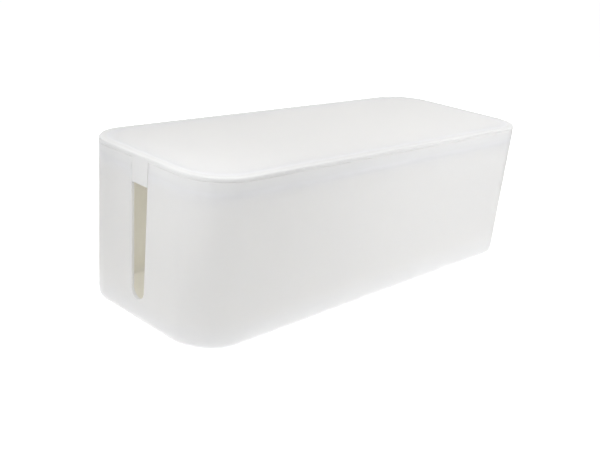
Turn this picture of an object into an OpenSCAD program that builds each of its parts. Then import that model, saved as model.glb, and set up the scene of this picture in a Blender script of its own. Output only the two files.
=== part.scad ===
// Cable management box: a drafted, thin-walled tub with a tapered cable slot in each end,
// a lift-off lid whose tongues close the mouths of the slots, and four rubber feet.
// X runs along the box, the long front face looks along -Y, and Z = 0 is the table.

/* [Overall] */
// Length over the lid
length = 407; // [330:1:480]
// Width over the lid
width = 157; // [130:1:200]
// Height from the table to the top of the lid
height = 133.5; // [110:0.5:160]
// Plan radius of the upright corners, at the rim
corner_r = 37; // [26:1:44]
// Lean of the walls from upright, so that the tub leaves its mould
draft = 0.8; // [0.3:0.1:1.5]

/* [Tub] */
// Thickness of the walls and the floor
wall = 2.5; // [1.8:0.1:3.2]
// Outer radius of the bend between the floor and the walls
bend_r = 5; // [4:0.5:10]
// Round on the outer edge of the rim
rim_round = 0.8; // [0.3:0.1:0.9]

/* [Cable slots] */
// Width of a slot at the lower edge of the tongue that closes its mouth
slot_mouth_w = 19.5; // [16:0.5:26]
// Width of a slot where its round end starts
slot_foot_w = 15.5; // [10:0.5:19]
// Height of the lowest point of a slot above the table
slot_low_z = 21; // [14:1:40]

/* [Lid] */
// Height of the lid's edge, down to the seam
lid_edge_h = 3; // [2.6:0.1:5]
// Thickness of the lid's top inside its edge
lid_t = 2.5; // [1.8:0.1:2.6]
// Round along the top edge of the lid
lid_round = 1.2; // [0.5:0.1:1.8]
// Round along the lower edge of the lid, which opens the seam
seam_round = 0.4; // [0.1:0.1:0.6]
// Depth of the locating skirt below the seam
skirt_h = 6; // [4:0.5:10]
// Thickness of the skirt
skirt_t = 1.8; // [1.4:0.1:2.4]
// Gap between the skirt and the wall of the tub
skirt_gap = 0.5; // [0.3:0.1:0.8]
// Length of a tongue below the seam
tongue_h = 18.7; // [12:0.1:26]
// Gap on each side of a tongue in its slot
tongue_gap = 0.35; // [0.3:0.05:0.6]

/* [Feet] */
// Diameter of a rubber foot
foot_d = 14; // [10:1:18]
// How far a foot stands out below the floor
foot_proud = 1.5; // [1:0.1:2]
// Depth of the recess that holds a foot
foot_seat = 0.8; // [0.4:0.1:1]
// Gap round a foot in its recess
foot_gap = 0.2; // [0.1:0.05:0.4]
// Round on the lower edge of a foot
foot_round = 0.6; // [0.2:0.1:0.9]
// Flat floor left between a foot's recess and the bend, on the corner's diagonal
foot_margin = 6; // [3:0.5:10]

/* [Hidden] */
$fn = 96;

plastic_white = [0.93, 0.93, 0.92];
rubber_grey = [0.72, 0.72, 0.71];

rim_z = height - lid_edge_h;
floor_z = foot_proud;
// corners of the rectangle that the rounded outline is drawn round
core_x = length / 2 - corner_r;
core_y = width / 2 - corner_r;
// slots and tongues are cut and built well past the walls before they are trimmed
past = 10;

// Radius of the outer wall about a corner of the core rectangle, at height z
function outer_r(z) = corner_r - (rim_z - z) * tan(draft);
// Horizontal reach of a thickness that is measured square to the leaning wall
function across(t) = t / cos(draft);
// Point at distance r from c, on the line square to the outer face of the wall
function square_to_wall(c, r) = [c.x + r * cos(draft), c.y - r * sin(draft)];
// Centre of a round of radius r that touches the outer face, with its centre at height z
function round_centre(r, z) = [outer_r(z) - across(r), z];
// Half the width of a slot at height z: straight sides that open towards the rim
slot_foot_z = slot_low_z + slot_foot_w / 2;
tongue_low_z = rim_z - tongue_h;
slot_lean = (slot_mouth_w - slot_foot_w) / 2 / (tongue_low_z - slot_foot_z);
function slot_half(z) = slot_foot_w / 2 + (z - slot_foot_z) * slot_lean;

// A piece of a disc or ring between two directions, less than a half turn apart
module arc_piece(c, r_out, r_in, from, to) {
  reach = 2 * r_out;
  mid = (from + to) / 2;
  translate(c) intersection() {
    difference() {
      circle(r = r_out);
      if (r_in > 0) circle(r = r_in);
    }
    polygon([[0, 0], for (a = [from, mid, to]) reach * [cos(a), sin(a)]]);
  }
}

// A solid that follows the rounded rectangle: its section (across, height) is turned at each
// corner and drawn straight along each side. The section starts on the core rectangle.
module round_the_box() {
  for (corner = [[1, 1, 0], [-1, 1, 90], [-1, -1, 180], [1, -1, 270]])
    translate([corner.x * core_x, corner.y * core_y, 0])
      rotate([0, 0, corner.z]) rotate_extrude(angle = 90) children();
  for (side = [[core_x, core_y, 0], [core_y, core_x, 90], [core_x, core_y, 180], [core_y, core_x, 270]])
    rotate([0, 0, side.z]) translate([side.x, side.y, 0])
      rotate([90, 0, -90]) mirror([1, 0, 0]) linear_extrude(2 * side.x) children();
}

// Section of the tub from the core rectangle out: floor, bend, leaning wall and rounded rim
module tub_section() {
  bend = round_centre(bend_r, floor_z + bend_r);
  rim = round_centre(rim_round, rim_z - rim_round);
  polygon([[0, floor_z], [bend.x, floor_z], [bend.x, floor_z + wall], [0, floor_z + wall]]);
  arc_piece(bend, bend_r, bend_r - wall, -90, -draft);
  polygon([
    square_to_wall(bend, bend_r), square_to_wall(rim, rim_round), rim, [rim.x, rim_z],
    [outer_r(rim_z) - across(wall), rim_z], square_to_wall(bend, bend_r - wall)
  ]);
  arc_piece(rim, rim_round, 0, -draft, 90);
}

// Outline of a cable slot seen from the end, open at the top
module slot_outline(grow = 0) {
  top = height + past;
  translate([0, slot_foot_z]) circle(r = slot_foot_w / 2 + grow);
  polygon([
    [-slot_half(slot_foot_z) - grow, slot_foot_z], [slot_half(slot_foot_z) + grow, slot_foot_z],
    [slot_half(top) + grow, top], [-slot_half(top) - grow, top]
  ]);
}

// Draws an outline (Y, Z) out through the end wall on one side of the box
module through_end(side) {
  translate([side < 0 ? -length / 2 - past : core_x, 0, 0])
    rotate([90, 0, 90]) linear_extrude(corner_r + past) children();
}

// Puts a foot on a corner's diagonal, x and y being the signs of its corner
module foot_place(x, y) {
  reach = round_centre(bend_r, floor_z + bend_r).x - foot_margin - foot_gap - foot_d / 2;
  translate([x * (core_x + reach * cos(45)), y * (core_y + reach * sin(45)), 0]) children();
}

module tub() {
  color(plastic_white) difference() {
    union() {
      round_the_box() tub_section();
      translate([-core_x, -core_y, floor_z]) cube([2 * core_x, 2 * core_y, wall]);
    }
    for (side = [-1, 1]) through_end(side) slot_outline();
    for (x = [-1, 1], y = [-1, 1])
      foot_place(x, y) cylinder(h = floor_z + foot_seat, d = foot_d + 2 * foot_gap);
  }
}

// Section of the lid's border: the plate with its rounded edge, and the skirt below it
module lid_section() {
  top = [corner_r - lid_round, height - lid_round];
  seam = [corner_r - seam_round, rim_z + seam_round];
  skirt_out = corner_r - across(wall) - skirt_gap;
  skirt_lean = skirt_h * tan(draft);
  polygon([
    [0, height], [top.x, height], top, [corner_r, top.y], [corner_r, seam.y], seam,
    [seam.x, rim_z], [skirt_out - skirt_t, rim_z], [skirt_out - skirt_t, height - lid_t],
    [0, height - lid_t]
  ]);
  arc_piece(top, lid_round, 0, 0, 90);
  arc_piece(seam, seam_round, 0, -90, 0);
  polygon([
    [skirt_out, rim_z], [skirt_out - skirt_lean, rim_z - skirt_h],
    [skirt_out - skirt_lean - skirt_t, rim_z - skirt_h], [skirt_out - skirt_t, rim_z]
  ]);
}

// Section of a tongue: it runs on from the lid's edge in the line of the wall, and is thickened
// inwards as far as the skirt
module tongue_section() {
  polygon([
    [corner_r, rim_z + seam_round], [corner_r, rim_z], [outer_r(tongue_low_z), tongue_low_z],
    [outer_r(tongue_low_z) - across(wall), tongue_low_z],
    [outer_r(rim_z - skirt_h) - across(wall), rim_z - skirt_h],
    [outer_r(rim_z - skirt_h) - across(wall) - skirt_gap - skirt_t / 2, rim_z - skirt_h],
    [corner_r - across(wall) - skirt_gap - skirt_t / 2, rim_z],
    [corner_r - across(wall) - skirt_gap - skirt_t / 2, rim_z + seam_round]
  ]);
}

module tongue(side) {
  intersection() {
    rotate([0, 0, side > 0 ? 0 : 180]) translate([core_x, slot_mouth_w, 0])
      rotate([90, 0, 0]) linear_extrude(2 * slot_mouth_w) tongue_section();
    through_end(side) slot_outline(-tongue_gap);
  }
}

module lid() {
  color(plastic_white) {
    round_the_box() lid_section();
    translate([-core_x, -core_y, height - lid_t]) cube([2 * core_x, 2 * core_y, lid_t]);
    for (side = [-1, 1]) tongue(side);
  }
}

// One rubber foot, with its lower edge rounded
module foot() {
  r = foot_d / 2;
  color(rubber_grey) rotate_extrude() {
    polygon([
      [0, 0], [r - foot_round, 0], [r - foot_round, foot_round], [r, foot_round],
      [r, floor_z + foot_seat], [0, floor_z + foot_seat]
    ]);
    arc_piece([r - foot_round, foot_round], foot_round, 0, -90, 0);
  }
}

module foot_front_left() { foot_place(-1, -1) foot(); }
module foot_front_right() { foot_place(1, -1) foot(); }
module foot_back_left() { foot_place(-1, 1) foot(); }
module foot_back_right() { foot_place(1, 1) foot(); }

tub();
lid();
foot_front_left();
foot_front_right();
foot_back_left();
foot_back_right();
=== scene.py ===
import math

import bmesh
import bpy
import numpy as np
from bpy.props import FloatProperty, FloatVectorProperty, PointerProperty
from mathutils import Matrix, Vector


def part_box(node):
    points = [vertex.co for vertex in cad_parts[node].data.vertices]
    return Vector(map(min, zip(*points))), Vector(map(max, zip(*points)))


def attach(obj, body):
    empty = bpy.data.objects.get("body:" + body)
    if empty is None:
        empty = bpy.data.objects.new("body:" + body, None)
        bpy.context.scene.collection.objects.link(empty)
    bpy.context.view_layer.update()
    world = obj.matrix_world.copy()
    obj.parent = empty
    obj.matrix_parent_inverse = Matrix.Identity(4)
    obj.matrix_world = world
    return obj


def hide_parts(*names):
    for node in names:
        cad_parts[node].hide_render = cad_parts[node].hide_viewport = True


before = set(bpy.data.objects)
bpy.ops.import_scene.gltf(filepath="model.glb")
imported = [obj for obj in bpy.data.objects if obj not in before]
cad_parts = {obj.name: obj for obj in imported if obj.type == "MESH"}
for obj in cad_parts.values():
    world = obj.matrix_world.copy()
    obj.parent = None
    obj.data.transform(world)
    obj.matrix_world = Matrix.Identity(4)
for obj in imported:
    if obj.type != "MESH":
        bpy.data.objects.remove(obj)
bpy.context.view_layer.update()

bl_info = {
    "name": "Cable management box",
    "version": (1, 0, 0),
    "blender": (4, 5, 0),
    "location": "3D View > Sidebar > Cable Box",
    "description": "Makes a moulded cable box: slotted tub, lift-off lid, rubber feet and a pale studio",
    "category": "Add Mesh",
}

# Driving sizes that the frame gives, in metres
TUB_LOW, TUB_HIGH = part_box("tub")
LID_LOW, LID_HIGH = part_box("lid")
HALF_LENGTH = LID_HIGH.x
HALF_WIDTH = LID_HIGH.y
HEIGHT = LID_HIGH.z
RIM_Z = TUB_HIGH.z
FLOOR_Z = TUB_LOW.z
TONGUE_LOW_Z = LID_LOW.z
FEET = {name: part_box(name) for name in sorted(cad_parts) if name.startswith("foot_")}

FRONT, BACK = -1, 1
LEFT, RIGHT = -1, 1
QUARTER = math.pi / 2
THIN, INNER = "thin", "inner"

# Steps of the grids along each stretch
END_STEPS = 12
CORNER_STEPS = 36
SIDE_STEPS = 32
BEND_STEPS = 12
ROUND_STEPS = 8
TONGUE_STEPS = 8
FOOT_STEPS = 96

# Length over which the plastic turns from thin to solid, next to the lid's skirt
THIN_FADE = 0.007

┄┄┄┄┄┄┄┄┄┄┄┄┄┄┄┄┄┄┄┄

** TASK **
Repeat, character for character, the lines of the material above from the line with "imported = [obj" through the line with "obj.data.transform(world)".

** WRITTEN SOLUTION **
imported = [obj for obj in bpy.data.objects if obj not in before]
cad_parts = {obj.name: obj for obj in imported if obj.type == "MESH"}
for obj in cad_parts.values():
    world = obj.matrix_world.copy()
    obj.parent = None
    obj.data.transform(world)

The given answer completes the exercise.